RECORDED INFORMATION:

————————

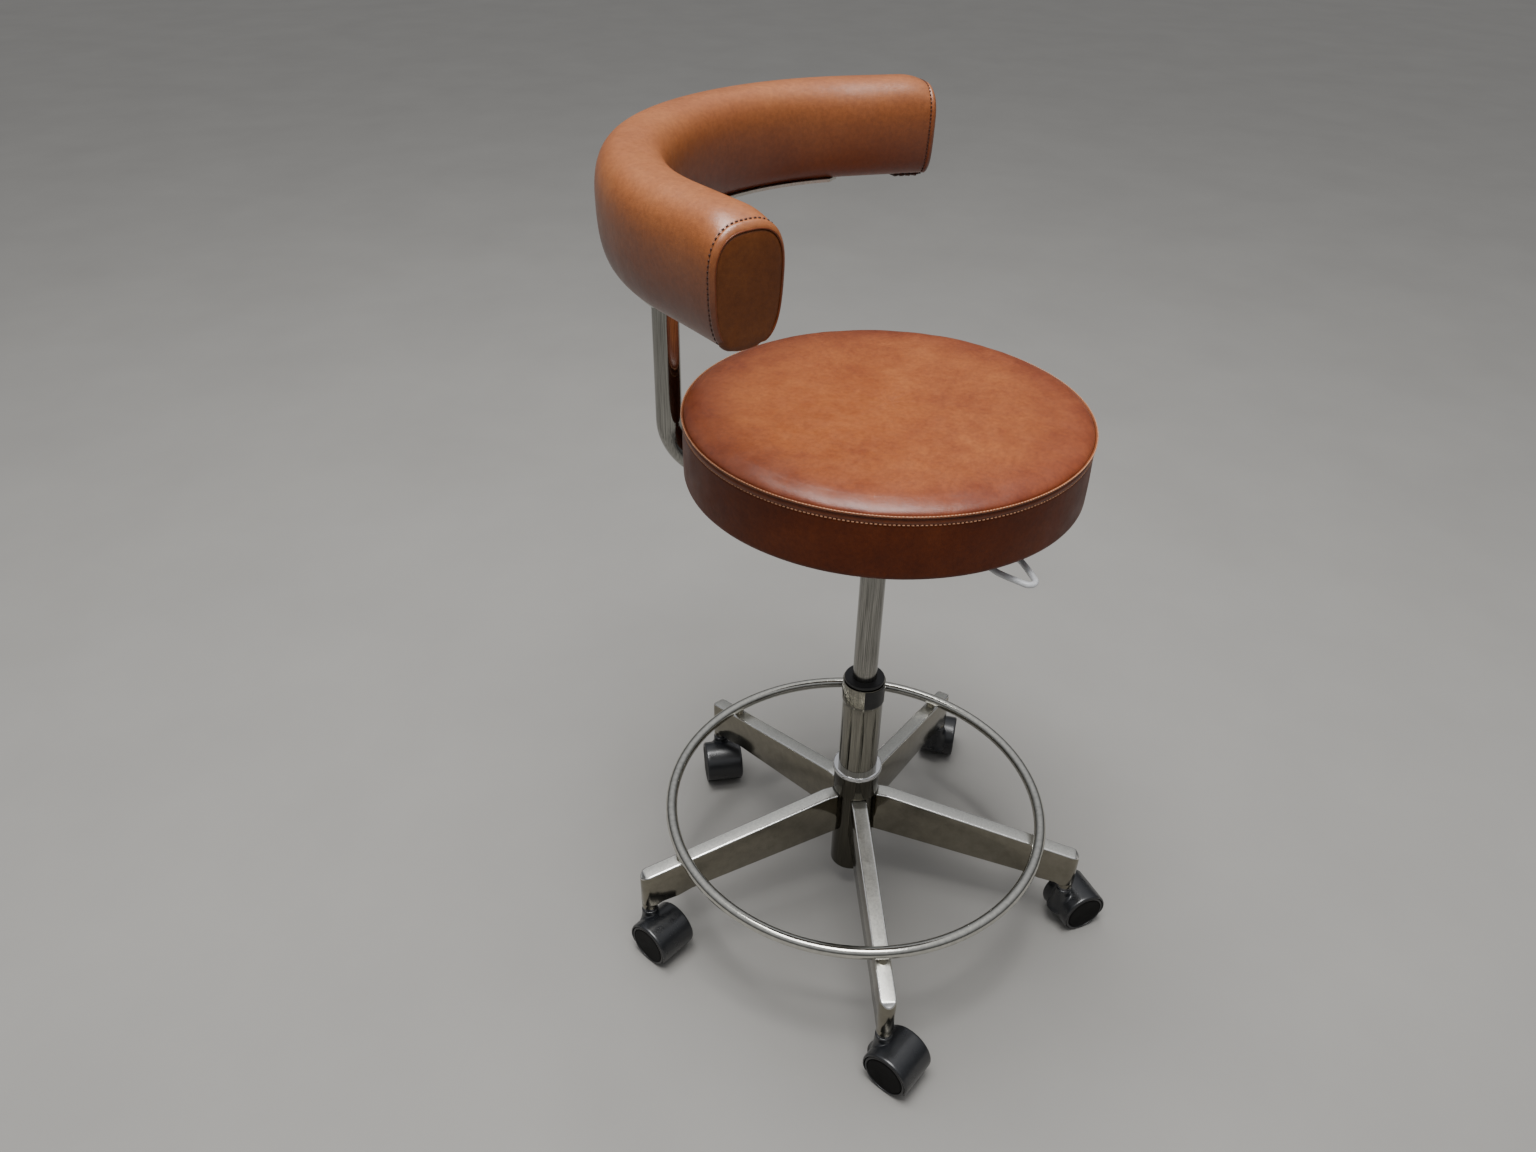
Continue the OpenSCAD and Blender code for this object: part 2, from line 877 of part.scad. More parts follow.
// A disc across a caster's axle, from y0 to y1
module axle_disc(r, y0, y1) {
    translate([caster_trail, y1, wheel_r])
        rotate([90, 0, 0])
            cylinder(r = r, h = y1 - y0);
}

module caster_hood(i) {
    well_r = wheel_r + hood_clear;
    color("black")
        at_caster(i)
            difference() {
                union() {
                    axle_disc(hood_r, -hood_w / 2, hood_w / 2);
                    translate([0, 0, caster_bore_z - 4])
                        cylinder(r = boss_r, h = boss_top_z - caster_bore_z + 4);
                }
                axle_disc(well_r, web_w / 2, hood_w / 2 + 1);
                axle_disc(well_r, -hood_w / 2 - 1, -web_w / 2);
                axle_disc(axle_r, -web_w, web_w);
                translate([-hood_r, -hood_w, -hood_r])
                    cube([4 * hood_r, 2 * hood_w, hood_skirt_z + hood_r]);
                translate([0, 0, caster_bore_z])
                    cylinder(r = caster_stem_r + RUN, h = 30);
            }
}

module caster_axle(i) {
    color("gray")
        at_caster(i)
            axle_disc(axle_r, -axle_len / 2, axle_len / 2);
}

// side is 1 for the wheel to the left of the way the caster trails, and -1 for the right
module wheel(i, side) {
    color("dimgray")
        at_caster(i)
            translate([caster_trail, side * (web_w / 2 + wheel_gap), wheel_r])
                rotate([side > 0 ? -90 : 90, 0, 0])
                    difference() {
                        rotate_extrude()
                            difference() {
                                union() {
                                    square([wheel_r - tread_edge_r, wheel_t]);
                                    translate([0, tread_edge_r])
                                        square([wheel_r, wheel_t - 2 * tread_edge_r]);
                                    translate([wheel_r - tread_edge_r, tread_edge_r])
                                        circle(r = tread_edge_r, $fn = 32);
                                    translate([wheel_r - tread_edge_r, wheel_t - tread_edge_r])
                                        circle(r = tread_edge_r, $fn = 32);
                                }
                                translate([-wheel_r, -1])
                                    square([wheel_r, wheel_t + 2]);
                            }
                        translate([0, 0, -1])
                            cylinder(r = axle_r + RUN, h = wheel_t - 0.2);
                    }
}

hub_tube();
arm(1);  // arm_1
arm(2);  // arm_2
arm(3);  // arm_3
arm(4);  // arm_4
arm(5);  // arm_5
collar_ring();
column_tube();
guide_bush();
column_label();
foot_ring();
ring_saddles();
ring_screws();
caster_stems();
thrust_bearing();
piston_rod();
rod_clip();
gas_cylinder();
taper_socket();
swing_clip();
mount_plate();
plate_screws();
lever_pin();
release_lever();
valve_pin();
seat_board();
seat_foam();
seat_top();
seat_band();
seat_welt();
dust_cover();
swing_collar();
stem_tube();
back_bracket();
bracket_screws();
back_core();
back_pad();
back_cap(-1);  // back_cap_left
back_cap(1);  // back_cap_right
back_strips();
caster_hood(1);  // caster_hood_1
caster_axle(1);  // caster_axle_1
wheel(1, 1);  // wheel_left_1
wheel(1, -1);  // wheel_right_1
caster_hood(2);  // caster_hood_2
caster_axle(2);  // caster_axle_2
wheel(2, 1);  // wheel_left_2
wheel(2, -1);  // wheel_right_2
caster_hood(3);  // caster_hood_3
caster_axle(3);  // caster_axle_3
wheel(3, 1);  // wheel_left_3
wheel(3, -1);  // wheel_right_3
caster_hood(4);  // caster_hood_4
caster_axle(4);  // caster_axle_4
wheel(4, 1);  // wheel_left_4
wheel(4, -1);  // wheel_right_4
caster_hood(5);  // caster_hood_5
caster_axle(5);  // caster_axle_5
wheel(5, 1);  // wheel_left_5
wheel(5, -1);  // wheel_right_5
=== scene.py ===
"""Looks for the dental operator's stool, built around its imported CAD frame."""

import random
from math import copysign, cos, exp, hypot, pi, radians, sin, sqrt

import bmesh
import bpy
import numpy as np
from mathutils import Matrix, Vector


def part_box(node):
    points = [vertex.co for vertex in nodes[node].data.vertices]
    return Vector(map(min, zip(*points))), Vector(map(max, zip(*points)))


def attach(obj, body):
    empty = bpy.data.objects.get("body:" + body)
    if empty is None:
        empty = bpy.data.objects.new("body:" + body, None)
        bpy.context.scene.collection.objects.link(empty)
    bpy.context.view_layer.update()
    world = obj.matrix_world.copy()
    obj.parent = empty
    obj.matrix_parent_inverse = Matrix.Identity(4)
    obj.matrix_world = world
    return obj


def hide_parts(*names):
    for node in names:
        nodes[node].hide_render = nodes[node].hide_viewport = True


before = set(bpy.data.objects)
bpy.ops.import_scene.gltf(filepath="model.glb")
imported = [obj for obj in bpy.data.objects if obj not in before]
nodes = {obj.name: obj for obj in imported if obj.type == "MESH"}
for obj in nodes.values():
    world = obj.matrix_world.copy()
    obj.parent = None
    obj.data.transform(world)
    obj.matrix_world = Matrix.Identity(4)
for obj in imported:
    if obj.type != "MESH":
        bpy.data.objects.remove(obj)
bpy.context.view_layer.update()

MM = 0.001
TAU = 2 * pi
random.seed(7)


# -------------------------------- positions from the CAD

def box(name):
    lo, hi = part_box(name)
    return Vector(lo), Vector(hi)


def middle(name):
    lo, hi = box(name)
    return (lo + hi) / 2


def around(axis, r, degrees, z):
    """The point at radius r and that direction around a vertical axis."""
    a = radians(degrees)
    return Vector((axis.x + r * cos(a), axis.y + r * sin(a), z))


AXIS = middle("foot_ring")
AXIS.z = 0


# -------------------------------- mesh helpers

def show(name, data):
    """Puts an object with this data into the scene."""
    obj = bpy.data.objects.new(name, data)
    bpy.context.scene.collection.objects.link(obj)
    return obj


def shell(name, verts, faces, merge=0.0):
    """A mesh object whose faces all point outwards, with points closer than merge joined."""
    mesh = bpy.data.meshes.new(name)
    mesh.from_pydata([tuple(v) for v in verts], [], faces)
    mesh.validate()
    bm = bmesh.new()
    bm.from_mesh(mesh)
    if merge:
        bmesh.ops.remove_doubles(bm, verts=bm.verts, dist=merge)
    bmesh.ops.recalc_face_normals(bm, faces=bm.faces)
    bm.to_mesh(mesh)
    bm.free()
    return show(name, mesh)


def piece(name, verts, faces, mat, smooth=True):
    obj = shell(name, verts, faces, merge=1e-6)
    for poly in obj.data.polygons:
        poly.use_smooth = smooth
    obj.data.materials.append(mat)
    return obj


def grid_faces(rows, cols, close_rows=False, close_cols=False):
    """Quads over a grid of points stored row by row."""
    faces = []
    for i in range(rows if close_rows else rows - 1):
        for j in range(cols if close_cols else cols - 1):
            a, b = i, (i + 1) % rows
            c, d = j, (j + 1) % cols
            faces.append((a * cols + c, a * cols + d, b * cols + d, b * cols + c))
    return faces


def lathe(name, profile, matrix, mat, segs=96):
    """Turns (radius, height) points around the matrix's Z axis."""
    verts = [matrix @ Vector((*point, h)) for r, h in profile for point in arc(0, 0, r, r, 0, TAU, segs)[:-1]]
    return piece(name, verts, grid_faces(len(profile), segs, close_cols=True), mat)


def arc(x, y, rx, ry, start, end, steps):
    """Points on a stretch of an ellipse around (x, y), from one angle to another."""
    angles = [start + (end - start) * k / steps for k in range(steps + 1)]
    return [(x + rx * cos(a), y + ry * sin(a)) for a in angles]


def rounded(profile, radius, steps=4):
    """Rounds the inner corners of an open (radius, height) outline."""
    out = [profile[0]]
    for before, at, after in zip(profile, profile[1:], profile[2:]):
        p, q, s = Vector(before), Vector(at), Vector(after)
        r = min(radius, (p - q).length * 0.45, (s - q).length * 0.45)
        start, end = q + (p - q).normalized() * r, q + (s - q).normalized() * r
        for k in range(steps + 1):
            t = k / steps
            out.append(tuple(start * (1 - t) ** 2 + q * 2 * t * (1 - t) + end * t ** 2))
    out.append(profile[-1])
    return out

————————

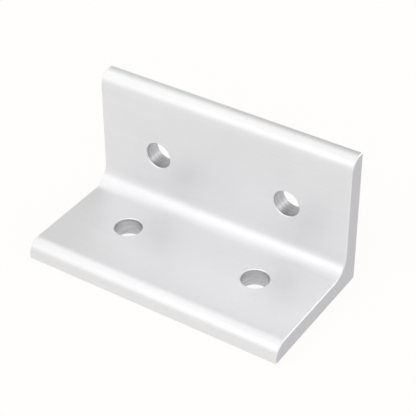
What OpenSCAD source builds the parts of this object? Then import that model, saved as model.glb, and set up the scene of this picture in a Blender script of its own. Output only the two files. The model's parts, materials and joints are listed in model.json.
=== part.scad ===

————————

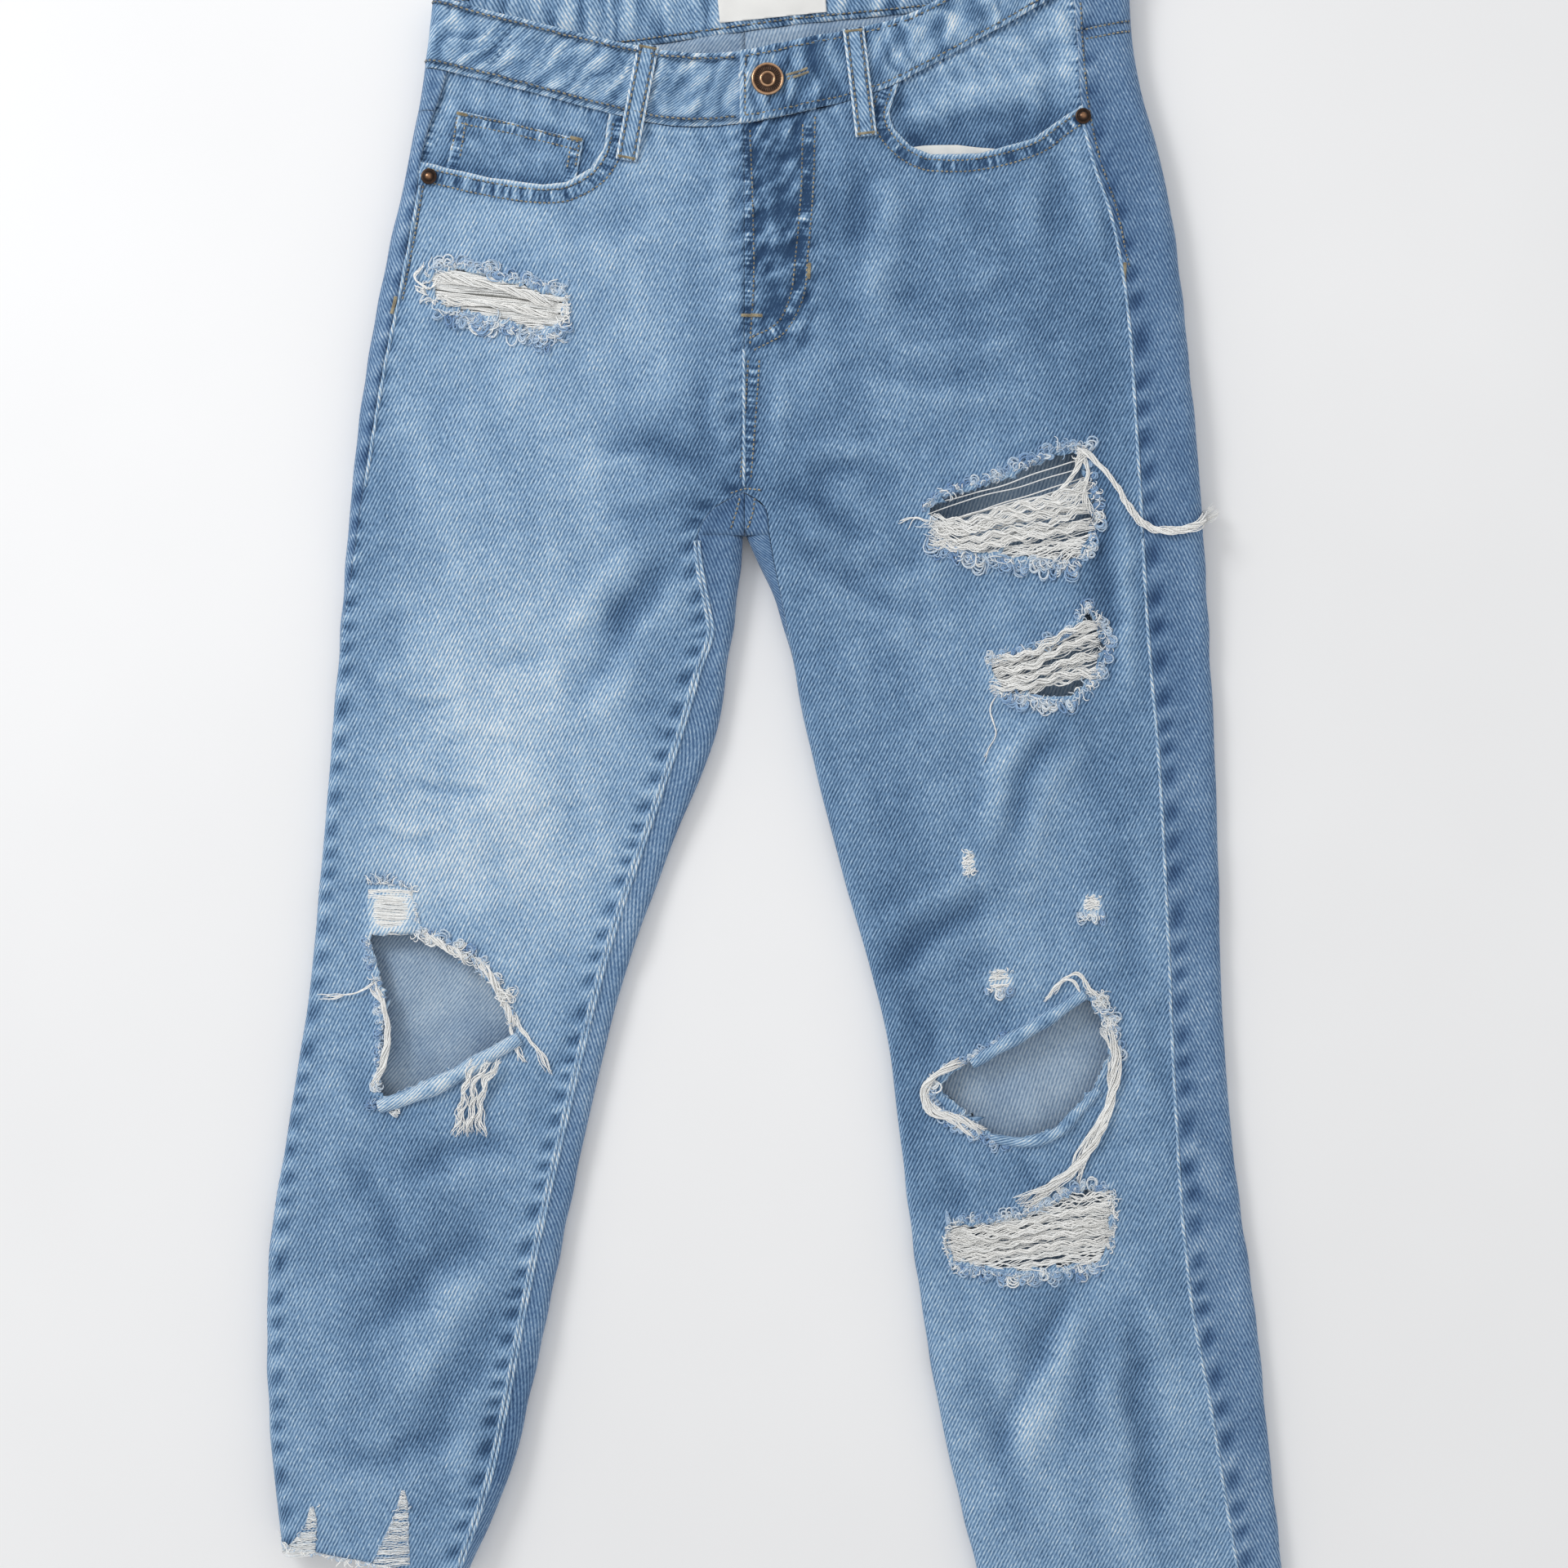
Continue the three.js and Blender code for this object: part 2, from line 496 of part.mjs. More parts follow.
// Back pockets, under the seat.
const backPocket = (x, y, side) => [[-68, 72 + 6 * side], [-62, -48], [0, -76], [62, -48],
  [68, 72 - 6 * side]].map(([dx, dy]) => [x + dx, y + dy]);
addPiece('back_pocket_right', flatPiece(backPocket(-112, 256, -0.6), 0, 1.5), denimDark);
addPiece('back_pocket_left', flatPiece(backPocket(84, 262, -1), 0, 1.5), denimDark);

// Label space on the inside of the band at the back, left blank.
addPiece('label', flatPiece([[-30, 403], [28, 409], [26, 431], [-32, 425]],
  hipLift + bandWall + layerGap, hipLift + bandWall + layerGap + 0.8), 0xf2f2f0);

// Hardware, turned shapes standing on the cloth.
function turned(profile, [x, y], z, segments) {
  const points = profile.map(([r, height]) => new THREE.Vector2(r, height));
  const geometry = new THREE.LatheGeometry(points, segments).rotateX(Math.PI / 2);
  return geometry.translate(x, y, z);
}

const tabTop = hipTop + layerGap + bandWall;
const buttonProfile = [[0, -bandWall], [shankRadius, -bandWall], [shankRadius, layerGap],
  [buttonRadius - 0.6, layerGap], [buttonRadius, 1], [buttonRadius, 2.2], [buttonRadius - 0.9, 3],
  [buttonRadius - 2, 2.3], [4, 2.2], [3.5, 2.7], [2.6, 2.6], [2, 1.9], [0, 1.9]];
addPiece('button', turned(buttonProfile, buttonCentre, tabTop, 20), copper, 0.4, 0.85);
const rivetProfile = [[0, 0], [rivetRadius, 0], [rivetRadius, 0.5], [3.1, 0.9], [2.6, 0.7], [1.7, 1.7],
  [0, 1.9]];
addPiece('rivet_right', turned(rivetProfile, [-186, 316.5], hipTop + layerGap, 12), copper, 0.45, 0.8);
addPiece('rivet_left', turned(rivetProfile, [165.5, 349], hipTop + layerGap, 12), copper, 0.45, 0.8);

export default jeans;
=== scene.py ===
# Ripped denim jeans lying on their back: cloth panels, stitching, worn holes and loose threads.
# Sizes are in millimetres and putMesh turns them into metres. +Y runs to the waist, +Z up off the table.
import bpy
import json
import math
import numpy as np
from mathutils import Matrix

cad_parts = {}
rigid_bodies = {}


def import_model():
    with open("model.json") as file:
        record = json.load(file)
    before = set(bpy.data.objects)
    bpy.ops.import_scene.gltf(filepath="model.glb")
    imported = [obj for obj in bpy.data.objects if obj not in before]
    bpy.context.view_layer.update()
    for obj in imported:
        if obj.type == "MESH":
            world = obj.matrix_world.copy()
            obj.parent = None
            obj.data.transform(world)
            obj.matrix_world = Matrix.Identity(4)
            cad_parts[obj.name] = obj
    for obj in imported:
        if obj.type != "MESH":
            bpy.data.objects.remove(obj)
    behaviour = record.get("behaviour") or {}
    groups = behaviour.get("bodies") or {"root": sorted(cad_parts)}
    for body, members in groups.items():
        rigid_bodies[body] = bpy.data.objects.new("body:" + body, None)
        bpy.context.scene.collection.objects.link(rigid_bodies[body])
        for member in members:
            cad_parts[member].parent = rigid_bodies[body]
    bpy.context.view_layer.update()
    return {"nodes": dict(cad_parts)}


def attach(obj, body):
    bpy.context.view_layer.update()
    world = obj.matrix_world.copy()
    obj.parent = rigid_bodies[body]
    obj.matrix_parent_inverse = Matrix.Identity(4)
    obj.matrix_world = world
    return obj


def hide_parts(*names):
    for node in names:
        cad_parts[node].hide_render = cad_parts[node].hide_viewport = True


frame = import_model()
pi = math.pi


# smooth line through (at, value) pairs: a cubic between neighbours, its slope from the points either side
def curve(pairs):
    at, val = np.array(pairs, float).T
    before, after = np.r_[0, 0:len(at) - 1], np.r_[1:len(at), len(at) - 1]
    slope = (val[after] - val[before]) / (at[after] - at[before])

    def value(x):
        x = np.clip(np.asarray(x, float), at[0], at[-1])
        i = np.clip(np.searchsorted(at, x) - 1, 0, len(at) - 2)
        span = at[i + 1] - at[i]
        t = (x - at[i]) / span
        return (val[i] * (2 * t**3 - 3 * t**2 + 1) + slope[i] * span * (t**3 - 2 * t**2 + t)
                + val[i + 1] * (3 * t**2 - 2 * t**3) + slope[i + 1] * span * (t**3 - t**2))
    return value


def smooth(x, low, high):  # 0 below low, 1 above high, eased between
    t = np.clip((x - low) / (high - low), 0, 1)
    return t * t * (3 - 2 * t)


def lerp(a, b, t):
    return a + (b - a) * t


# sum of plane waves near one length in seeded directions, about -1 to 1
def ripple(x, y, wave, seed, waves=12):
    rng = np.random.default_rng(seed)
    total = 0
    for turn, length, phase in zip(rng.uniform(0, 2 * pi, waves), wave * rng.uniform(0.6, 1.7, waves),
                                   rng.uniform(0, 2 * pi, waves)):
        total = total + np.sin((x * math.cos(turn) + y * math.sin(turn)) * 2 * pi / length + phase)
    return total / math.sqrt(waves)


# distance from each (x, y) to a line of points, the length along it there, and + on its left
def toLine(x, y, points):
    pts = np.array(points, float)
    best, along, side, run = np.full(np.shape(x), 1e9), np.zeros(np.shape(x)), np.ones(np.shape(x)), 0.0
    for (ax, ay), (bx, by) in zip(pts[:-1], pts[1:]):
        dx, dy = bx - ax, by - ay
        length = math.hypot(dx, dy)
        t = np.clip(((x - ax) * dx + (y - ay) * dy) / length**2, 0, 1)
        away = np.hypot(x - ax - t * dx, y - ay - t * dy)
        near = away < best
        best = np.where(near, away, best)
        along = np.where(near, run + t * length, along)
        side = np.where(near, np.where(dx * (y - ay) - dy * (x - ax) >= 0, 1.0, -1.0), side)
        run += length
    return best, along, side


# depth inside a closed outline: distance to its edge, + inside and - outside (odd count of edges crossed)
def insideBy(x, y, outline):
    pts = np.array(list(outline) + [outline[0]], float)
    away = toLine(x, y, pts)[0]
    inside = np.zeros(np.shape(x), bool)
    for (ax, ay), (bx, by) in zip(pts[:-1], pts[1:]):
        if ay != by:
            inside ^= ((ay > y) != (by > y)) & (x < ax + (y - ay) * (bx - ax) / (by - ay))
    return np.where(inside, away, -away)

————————

INSTRUCTION:
Of the entries above, repeat exactly the lines from the line with "const tabTop = hipTop + layerGap + bandWall;" through the line with "bpy.context.scene.collection.objects.link(rigid_bodies[body])", both of them included.

THE ANSWER:
const tabTop = hipTop + layerGap + bandWall;
const buttonProfile = [[0, -bandWall], [shankRadius, -bandWall], [shankRadius, layerGap],
  [buttonRadius - 0.6, layerGap], [buttonRadius, 1], [buttonRadius, 2.2], [buttonRadius - 0.9, 3],
  [buttonRadius - 2, 2.3], [4, 2.2], [3.5, 2.7], [2.6, 2.6], [2, 1.9], [0, 1.9]];
addPiece('button', turned(buttonProfile, buttonCentre, tabTop, 20), copper, 0.4, 0.85);
const rivetProfile = [[0, 0], [rivetRadius, 0], [rivetRadius, 0.5], [3.1, 0.9], [2.6, 0.7], [1.7, 1.7],
  [0, 1.9]];
addPiece('rivet_right', turned(rivetProfile, [-186, 316.5], hipTop + layerGap, 12), copper, 0.45, 0.8);
addPiece('rivet_left', turned(rivetProfile, [165.5, 349], hipTop + layerGap, 12), copper, 0.45, 0.8);

export default jeans;
=== scene.py ===
# Ripped denim jeans lying on their back: cloth panels, stitching, worn holes and loose threads.
# Sizes are in millimetres and putMesh turns them into metres. +Y runs to the waist, +Z up off the table.
import bpy
import json
import math
import numpy as np
from mathutils import Matrix

cad_parts = {}
rigid_bodies = {}


def import_model():
    with open("model.json") as file:
        record = json.load(file)
    before = set(bpy.data.objects)
    bpy.ops.import_scene.gltf(filepath="model.glb")
    imported = [obj for obj in bpy.data.objects if obj not in before]
    bpy.context.view_layer.update()
    for obj in imported:
        if obj.type == "MESH":
            world = obj.matrix_world.copy()
            obj.parent = None
            obj.data.transform(world)
            obj.matrix_world = Matrix.Identity(4)
            cad_parts[obj.name] = obj
    for obj in imported:
        if obj.type != "MESH":
            bpy.data.objects.remove(obj)
    behaviour = record.get("behaviour") or {}
    groups = behaviour.get("bodies") or {"root": sorted(cad_parts)}
    for body, members in groups.items():
        rigid_bodies[body] = bpy.data.objects.new("body:" + body, None)
        bpy.context.scene.collection.objects.link(rigid_bodies[body])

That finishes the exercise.